Engineered zinc finger repressors induce a prolonged and selective repression of scn9a in nociceptors of nonhuman primates.
Mohammad Samie, Toufan Parman, Mihika Jalan, Jisoo Lee, Patrick Dunn, Jason Eshleman, Dianna Baldwin Vidales, Kenneth Kennard, Josh Holter, Brian Jones, Yonghua Pan, Marina Falaleeva, Sarah Hinkley, Alicia Goodwin, Tammy Chen, Sumita Bhardwaj, Alex Ward, Michael Trias, Anthony Chikere, Madhura Som, Yanmei Lu, Sandeep Yadav, Jason Fontenot, Bryan Zeitler, Amy Pooler, Kathleen Meyer
Abstract
Peripheral neuropathies are estimated to affect several million patients in the US, with no long-lasting therapy currently available. In humans, the Nav1.7 sodium channel, encoded by the scn9a gene, is involved in a spectrum of inherited neuropathies and has emerged as a promising target for analgesic drug development.

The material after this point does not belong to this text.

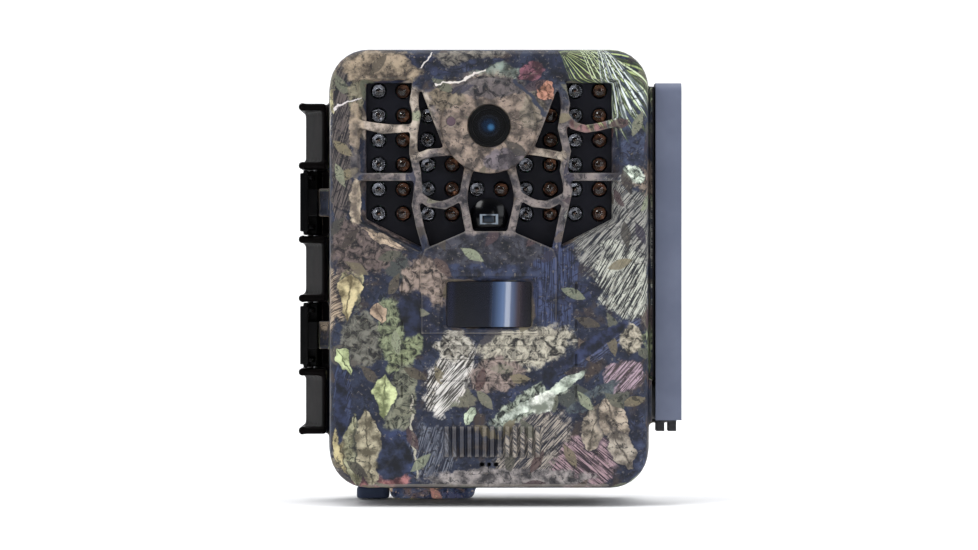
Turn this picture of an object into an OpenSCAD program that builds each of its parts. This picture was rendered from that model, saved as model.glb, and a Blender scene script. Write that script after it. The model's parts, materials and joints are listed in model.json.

The development of a selective Nav1.7 inhibitor has been challenging, in part because of structural similarities with other Nav channels. Here, we present preclinical studies for a genomic medicine approach using engineered zinc finger repressors (ZFRs) specifically targeting the human/nonhuman primate (NHP) scn9a gene. Adeno-associated virus (AAV)-mediated delivery of ZFRs in human induced pluripotent stem cell (iPSC)-derived neurons resulted in the reduction of scn9a with no detectable off-target activity. In the spared nerve injury (SNI) neuropathic pain mouse model, AAV-ZFR administration resulted in ≤70% repression of scn9a in mouse dorsal root ganglia (DRGs) and was associated with reduction in pain hypersensitivity. AAV9-mediated intrathecal-lumbar (IT-lumbar) delivery of ZFRs in NHPs demonstrated repression of scn9a in bulk DRG tissue and single-cell levels in nociceptors 1 month after treatment. A lead AAV9-ZFR investigational product, ST-503, was developed and further evaluated in a 6-month study in NHPs. ST-503 administration by IT-lumbar infusion resulted in 50% repression of scn9a in bulk DRG tissue at 6 months without findings of dose-limiting toxicity or impact on neurological and cardiac safety pharmacology. Together, our results support further development of an AAV-delivered ZFR as a potential therapy for patients with peripheral neuropathies.